No palco, a bailarina estreia como atriz ao interpretar a própria cana-de-açúcar em um jogo cênico que busca atribuir voz e ação ao vegetal que, ainda hoje, segundo ela, reforça a cultura mercantilista e exploratória.


Racismo

 

Não é a primeira vez que as pautas ambientais são trabalhadas pela artista. Izabel foi coordenadora da ONG Primatas da Montanha (PRIMO) e estruturou um programa de educação ambiental na escola Instituto Ouro Verde, em Nova Lima, na Grande BH.


“Na montagem, focalizo a exploração da cana-de-açúcar para discutir não só o aproveitamento abusivo da terra, flora e fauna, mas também de certos grupos humanos. A colonização que transformou a paisagem e desmatou as florestas brasileiras para instaurar o latifúndio privado de monocultura criou as sub-humanidades. O racismo e as discriminações de gênero fazem parte desse regime de pensamento”, diz Izabel.

 


Durante o Ciclo do Açúcar, que durou do século 16 ao 18, a produção e exportação da cana se davam a partir da mão de obra escravizada, primeiro dos indígenas e, mais tarde, dos africanos.


Povos originários foram expulsos de suas terras para o cultivo em monocultura e a escravização da população africana provocou danos sociais que se estenderam para a contemporaneidade.

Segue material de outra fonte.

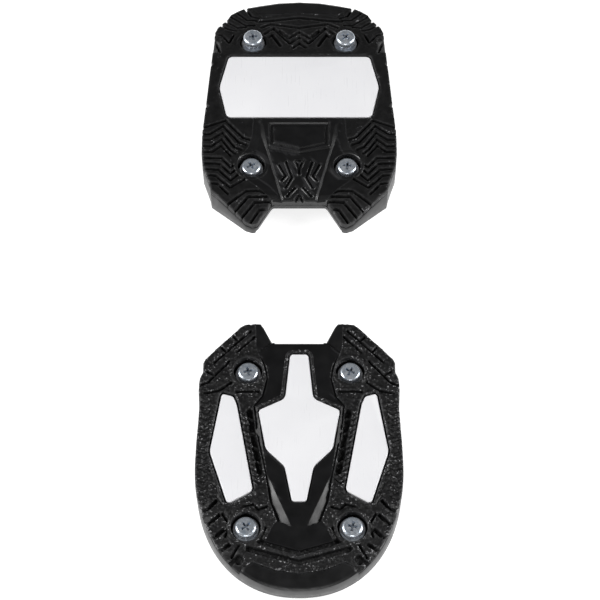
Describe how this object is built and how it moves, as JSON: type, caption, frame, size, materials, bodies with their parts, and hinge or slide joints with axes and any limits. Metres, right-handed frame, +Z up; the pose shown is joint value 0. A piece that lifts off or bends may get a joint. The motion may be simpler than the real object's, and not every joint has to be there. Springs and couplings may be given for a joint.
{
  "type": "ski boot sole pads",
  "caption": "Replaceable ski boot sole pads, toe and heel: hard carriers with chevron rubber tread, white slide plates and cross-recess screws with washers.",
  "frame": {"origin": "centre of the pair's bounding box, on the plane of the boot-side rims", "axes": "+X across the boot, +Y from the toe pad towards the heel's rear end, +Z up out of the tread"},
  "size_m": [0.0716, 0.2428, 0.0153],
  "materials": {
    "carrier": "satin",
    "rubber": "matte",
    "slide_plate": "gloss",
    "zinc": "satin"
  },
  "bodies": {
    "toe_pad": {"toe_base": "carrier", "toe_tread": "rubber", "toe_centre_plate": "slide_plate", "toe_left_plate": "slide_plate", "toe_right_plate": "slide_plate"},
    "heel_pad": {"heel_base": "carrier", "heel_tread": "rubber", "heel_plate": "slide_plate"},
    "toe_rear_left_washer_body": {"toe_rear_left_washer": "zinc"},
    "toe_rear_left_screw_body": {"toe_rear_left_screw": "zinc"},
    "toe_rear_right_washer_body": {"toe_rear_right_washer": "zinc"},
    "toe_rear_right_screw_body": {"toe_rear_right_screw": "zinc"},
    "toe_front_left_washer_body": {"toe_front_left_washer": "zinc"},
    "toe_front_left_screw_body": {"toe_front_left_screw": "zinc"},
    "toe_front_right_washer_body": {"toe_front_right_washer": "zinc"},
    "toe_front_right_screw_body": {"toe_front_right_screw": "zinc"},
    "heel_rear_left_washer_body": {"heel_rear_left_washer": "zinc"},
    "heel_rear_left_screw_body": {"heel_rear_left_screw": "zinc"},
    "heel_rear_right_washer_body": {"heel_rear_right_washer": "zinc"},
    "heel_rear_right_screw_body": {"heel_rear_right_screw": "zinc"},
    "heel_front_left_washer_body": {"heel_front_left_washer": "zinc"},
    "heel_front_left_screw_body": {"heel_front_left_screw": "zinc"},
    "heel_front_right_washer_body": {"heel_front_right_washer": "zinc"},
    "heel_front_right_screw_body": {"heel_front_right_screw": "zinc"}
  },
  "joints": [
    {"name": "heel_spacing", "type": "slide", "parent": "toe_pad", "child": "heel_pad", "axis": [0, 1, 0], "range_m": [0, 0.1]},
    {"name": "toe_rear_left_turn", "type": "hinge", "parent": "toe_pad", "child": "toe_rear_left_washer_body", "pos_m": [-0.0175, -0.04375, 0.0092], "axis": [0, 0, 1], "continuous": true},
    {"name": "toe_rear_left_lift", "type": "slide", "parent": "toe_rear_left_washer_body", "child": "toe_rear_left_screw_body", "axis": [0, 0, 1], "range_m": [0, 0.012]},
    {"name": "toe_rear_right_turn", "type": "hinge", "parent": "toe_pad", "child": "toe_rear_right_washer_body", "pos_m": [0.0175, -0.04375, 0.0092], "axis": [0, 0, 1], "continuous": true},
    {"name": "toe_rear_right_lift", "type": "slide", "parent": "toe_rear_right_washer_body", "child": "toe_rear_right_screw_body", "axis": [0, 0, 1], "range_m": [0, 0.012]},
    {"name": "toe_front_left_turn", "type": "hinge", "parent": "toe_pad", "child": "toe_front_left_washer_body", "pos_m": [-0.0175, -0.10115, 0.0092], "axis": [0, 0, 1], "continuous": true},
    {"name": "toe_front_left_lift", "type": "slide", "parent": "toe_front_left_washer_body", "child": "toe_front_left_screw_body", "axis": [0, 0, 1], "range_m": [0, 0.012]},
    {"name": "toe_front_right_turn", "type": "hinge", "parent": "toe_pad", "child": "toe_front_right_washer_body", "pos_m": [0.0175, -0.10115, 0.0092], "axis": [0, 0, 1], "continuous": true},
    {"name": "toe_front_right_lift", "type": "slide", "parent": "toe_front_right_washer_body", "child": "toe_front_right_screw_body", "axis": [0, 0, 1], "range_m": [0, 0.012]},
    {"name": "heel_rear_left_turn", "type": "hinge", "parent": "heel_pad", "child": "heel_rear_left_washer_body", "pos_m": [-0.0175, 0.09775, 0.01], "axis": [0, 0, 1], "continuous": true},
    {"name": "heel_rear_left_lift", "type": "slide", "parent": "heel_rear_left_washer_body", "child": "heel_rear_left_screw_body", "axis": [0, 0, 1], "range_m": [-0.0019, 0.012]},
    {"name": "heel_rear_right_turn", "type": "hinge", "parent": "heel_pad", "child": "heel_rear_right_washer_body", "pos_m": [0.0175, 0.09775, 0.01], "axis": [0, 0, 1], "continuous": true},
    {"name": "heel_rear_right_lift", "type": "slide", "parent": "heel_rear_right_washer_body", "child": "heel_rear_right_screw_body", "axis": [0, 0, 1], "range_m": [-0.0019, 0.012]},
    {"name": "heel_front_left_turn", "type": "hinge", "parent": "heel_pad", "child": "heel_front_left_washer_body", "pos_m": [-0.0175, 0.04095, 0.0092], "axis": [0, 0, 1], "continuous": true},
    {"name": "heel_front_left_lift", "type": "slide", "parent": "heel_front_left_washer_body", "child": "heel_front_left_screw_body", "axis": [0, 0, 1], "range_m": [0, 0.012]},
    {"name": "heel_front_right_turn", "type": "hinge", "parent": "heel_pad", "child": "heel_front_right_washer_body", "pos_m": [0.0175, 0.04095, 0.0092], "axis": [0, 0, 1], "continuous": true},
    {"name": "heel_front_right_lift", "type": "slide", "parent": "heel_front_right_washer_body", "child": "heel_front_right_screw_body", "axis": [0, 0, 1], "range_m": [0, 0.012]}
  ]
}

Em 2023, 212 pessoas que trabalhavam em condições análogas à escravidão foram resgatadas no Sul de Goiás em usinas de álcool e canaviais. Os trabalhadores, vindos do Norte e Nordeste do país, eram obrigados a pagar aluguel dos alojamentos precários em que viviam, não havia fornecimento de alimentação e instalações sanitárias próximas ao trabalho, bem como equipamento de proteção para a aplicação de agrotóxicos nas áreas de plantio.

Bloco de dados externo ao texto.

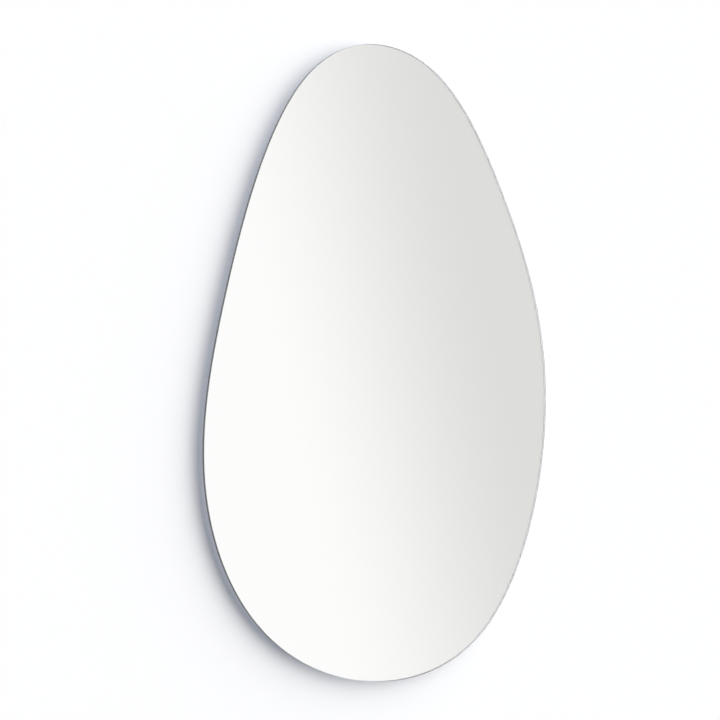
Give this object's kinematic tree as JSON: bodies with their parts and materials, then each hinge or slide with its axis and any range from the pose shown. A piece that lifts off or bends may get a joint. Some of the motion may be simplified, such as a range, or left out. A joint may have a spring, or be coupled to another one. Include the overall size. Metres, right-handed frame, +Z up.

“A lógica do abuso dos solos e da natureza como recurso e mercadoria se estende para as relações que se estabelecem com quem trabalha na terra. Nesse sentido, todo ecocídio também é uma forma de genocídio. Não tem como separar ambos os crimes, porque vivemos em um planeta em que as vidas são interdependentes”, destaca Izabel de Barros Stewart.


“SOLO DA CANA”
Com Izabel de Barros Stewart. Estreia nesta sexta-feira (11/10), às 19h, no Teatro 2 do CCBB BH (Praça da Liberdade, 450 – Funcionários). De segunda a sexta, até 28 de outubro. Aos sábados, sessões com intérprete de libras e bate-papo após a apresentação. Ingressos: R$ 30 (inteira) e R$ 15 (meia), à venda na bilheteria local e no site ccbb.com.br/belo-horizonte.